There is however a cluster of four slave owners in 1850 with the surname “Wagoner” in Breckenridge County, Kentucky, (William Wagoner, Benjamin Wagoner, Richard Wagoner.) As it happens, there are two Harris slave-owners in Breckenridge County in 1850: Nathan Harris owns only one slave, while David B Harris, born 1815 in Virginia, owns 16 slaves, all male, with the exception of a 32 year old black female. Harris, listed as a tobacconist in the 1850 Federal population schedule, appears to be unmarried, residing in the home of the local postmaster. I do not, however, see a clear reference to David Harris in the 1860 census or slave schedule.

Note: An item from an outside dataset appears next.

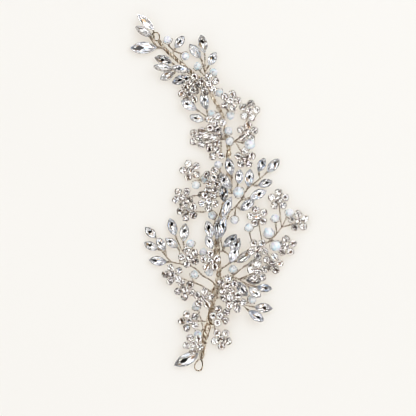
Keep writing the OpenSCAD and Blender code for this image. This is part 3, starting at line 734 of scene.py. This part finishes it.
def bead_glass(form, head):
    """A faceted drum-like ball, its flat ends at the bore."""
    n = BEAD_SIDES
    polar = [math.radians(a) for a in BEAD_BELTS]
    spin = rng.uniform(0, 1)
    pts, faces = [], []
    for row, p in enumerate(polar):
        for k in range(n):
            a = (k + 0.5 * (row % 2) + spin) * math.tau / n
            pts.append((head.r * math.sin(p) * math.cos(a), head.r * math.cos(p),
                        head.r * math.sin(p) * math.sin(a)))
    for row in range(len(polar) - 1):
        for k in range(n):
            a, b = row * n + k, row * n + (k + 1) % n
            c, d = a + n, b + n
            if row % 2 == 0:
                faces += [[a, b, c], [b, d, c]]
            else:
                faces += [[a, d, c], [a, b, d]]
    faces.append(list(range(n))[::-1])
    faces.append([(len(polar) - 1) * n + k for k in range(n)])
    kinds = rng.choices(range(len(BEAD_SHARES)), BEAD_SHARES, k=len(faces))
    form.add(pts, faces, kinds, bead_seat(head))


def bead_wire(form, head):
    """Wire through the bead, and half a hoop behind it that meets the twig."""
    a = np.linspace(0, math.pi, 17)
    hoop = np.stack([-head.hoop * np.sin(a), head.hoop * np.cos(a), 0 * a], axis=1)
    pin = np.array([(0, -head.hoop, 0), (0, 0, 0), (0, head.hoop, 0)])
    for line in (hoop, pin):
        tube(form, placed(line, bead_seat(head)), PIN_R, 6)


# Wires: each is two strands, with their radius, their distance from the line and their pitch
MAIN_WIRE, HEAD_WIRE, FILLER_WIRE = (0.21, 0.2, 2.3), (0.18, 0.17, 2.0), (0.16, 0.15, 2.0)
TIP_THICK = 1.45  # the spray at the tip is of thicker wire
MAIN_REST_Z, KNOT_REST_Z = 0.42, 0.54  # lowest lines that don't dip under the surface
LEAF_GRIP, HOOP_GRIP = 0.1, 0.4  # where a head's wire ends: share of the leaf, and of the pin
KNOT_WIRE_R, KNOT_PITCH, KNOT_STEP = 0.1, 0.3, 0.2  # a winding at a setting; its line's steps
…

Option 3: Addison Jefferson Harris (Union County, KY)
Another possible hint is that in 1880, a black woman named Garbrile Harris resided in Evansville, Indiana, with her adult daughters Mary Dunegan and Jane Butter, and their respective children. This same family resided ten years earlier in Morganfield, Union County, Kentucky, about forty miles sounth of Evansville, Indiana. Were these Harris families all connected, and did Daniel and Elizabeth and their children also come from Union County? In Union County, KY, there is only one slaveowner with mulatto slaves in 1850, A J Harris (Addison Jefferson Harris) owns five slaves: Male, age 45, black; Male, 35, mulatto’ Female,30, mulatto; Female, 6, mulatto; Female, 1, mulatto.

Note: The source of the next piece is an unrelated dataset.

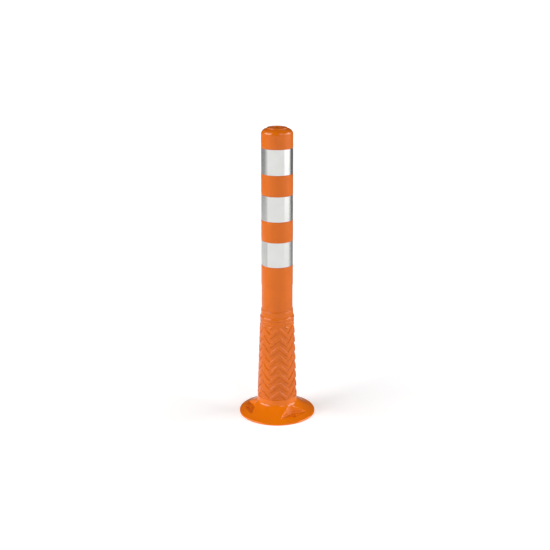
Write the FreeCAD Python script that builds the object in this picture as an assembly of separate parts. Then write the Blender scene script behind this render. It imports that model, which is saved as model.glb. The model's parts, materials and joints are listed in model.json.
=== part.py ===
import FreeCAD, Part
import math
import os

# Flexible delineator post: one hollow moulding (flange, bending skirt, tube with a domed top) and
# three reflective films in recesses round the tube. Millimetres, +Z up, origin at the middle of the
# underside. The moulding is cut across into bodies that turn against each other, so that it can bend.

# overall sizes
overall_height = 760.0
flange_diameter = 200.0
tube_diameter = 79.8

# tube, measured at the shoulder and widening slightly down to the ledge
tube_draft = 1.0
tube_wall = 3.5

# domed top
shoulder_round = 13.4
collar_inset = 0.5
collar_height = 3.2
collar_round = 2.4
top_hole_radius = 10.5
top_wall = 7.0
hole_edge_round = 1.2

# skirt, the conical part that bends
skirt_foot_height = 48.0
skirt_top_height = 250.0
skirt_step = 3.2
skirt_spread = 7.1
skirt_wall = 4.5

# ledge between the skirt and the tube, with two beads
ledge_rise = 37.0
ledge_step = 0.4
bead_count = 2
bead_below_ledge = 22.0
bead_proud = 0.2
bead_relief = 1.2
bead_width = 6.5
bead_pitch = 8.5

# recesses round the tube, and the reflective films in them
recess_count = 4
film_count = 3
recess_height = 65.6
recess_depth = 0.8
top_recess_below_top = 82.5
last_recess_above_ledge = 2.5
film_thickness = 0.5
film_clearance = 0.6
film_seat_gap = 0.02

# flange
rim_side_height = 1.3
rim_round = 3.3
rim_slope_deg = 19.5
flange_root_height = 37.6
foot_band_step = 0.8
root_fillet = 9.0

# bolt pockets
bolt_count = 3
bolt_circle_diameter = 153.0
bolt_hole_radius = 5.5
pocket_floor = 10.5
pocket_foot_behind_hole = 16.5
pocket_flare_deg = 17.0
pocket_apex_round = 26.0
pocket_wall_lean = 0.25
spotface_radius = 13.0
spotface_depth = 1.0

# hollow underside
bore_spread = 1.3
land_width = 8.0
rim_land_width = 9.0
underside_depth = 5.0
boss_radius = 14.0
rib_count = 12
rib_width = 3.5
rib_clearance = 0.5

# bending bodies
ring_count = 5
slice_gap = 0.3

# what follows from the sizes above
flange_radius = flange_diameter / 2
tube_top_radius = tube_diameter / 2
tube_foot_radius = tube_top_radius + tube_draft
skirt_top_radius = tube_foot_radius + skirt_step
skirt_foot_radius = skirt_top_radius + skirt_spread
foot_band_radius = skirt_foot_radius + foot_band_step
bore_foot_radius = skirt_foot_radius - skirt_wall + bore_spread
shoulder_height = overall_height - collar_height - shoulder_round
ledge_height = skirt_top_height + ledge_rise
bend_step = (ledge_height - skirt_foot_height) / (ring_count + 1)
hinge_heights = [skirt_foot_height + (k + 0.5) * bend_step for k in range(ring_count + 1)]
top_recess = overall_height - top_recess_below_top
last_recess = ledge_height + last_recess_above_ledge + recess_height / 2
recess_pitch = (top_recess - last_recess) / (recess_count - 1)
recess_centres = [top_recess - k * recess_pitch for k in range(recess_count)]


def at(r, z):
    """A point of a half section: radius and height."""
    return FreeCAD.Vector(r, 0, z)


def line(a, b):
    return Part.LineSegment(at(*a), at(*b)).toShape()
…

His neighbor, Thomas Harris, owns ten slaves.
In 1860, Addison Jefferson Harris own only one slave, a male, age 18, which does not seem consistent with Jenny’s story, unless the individuals in question were manumitted prior to 1860.
We will continue to explore possible scenarios related to the antebellum story of Jennie Harris (later Lindsay)
Performance of the "The Story of the Black Cat" for Monday Night Marsh at San Francisco's Marsh Theater on March 9, 2015. Wilson adapted their solo performance from a twenty-five year old audio recording and diary account of their grandmother, Jennie Moore, telling the story of her grandmother, Jennie Lindsey, a mulatto slave who fought for dignity on a tobacco plantation before the Civil War.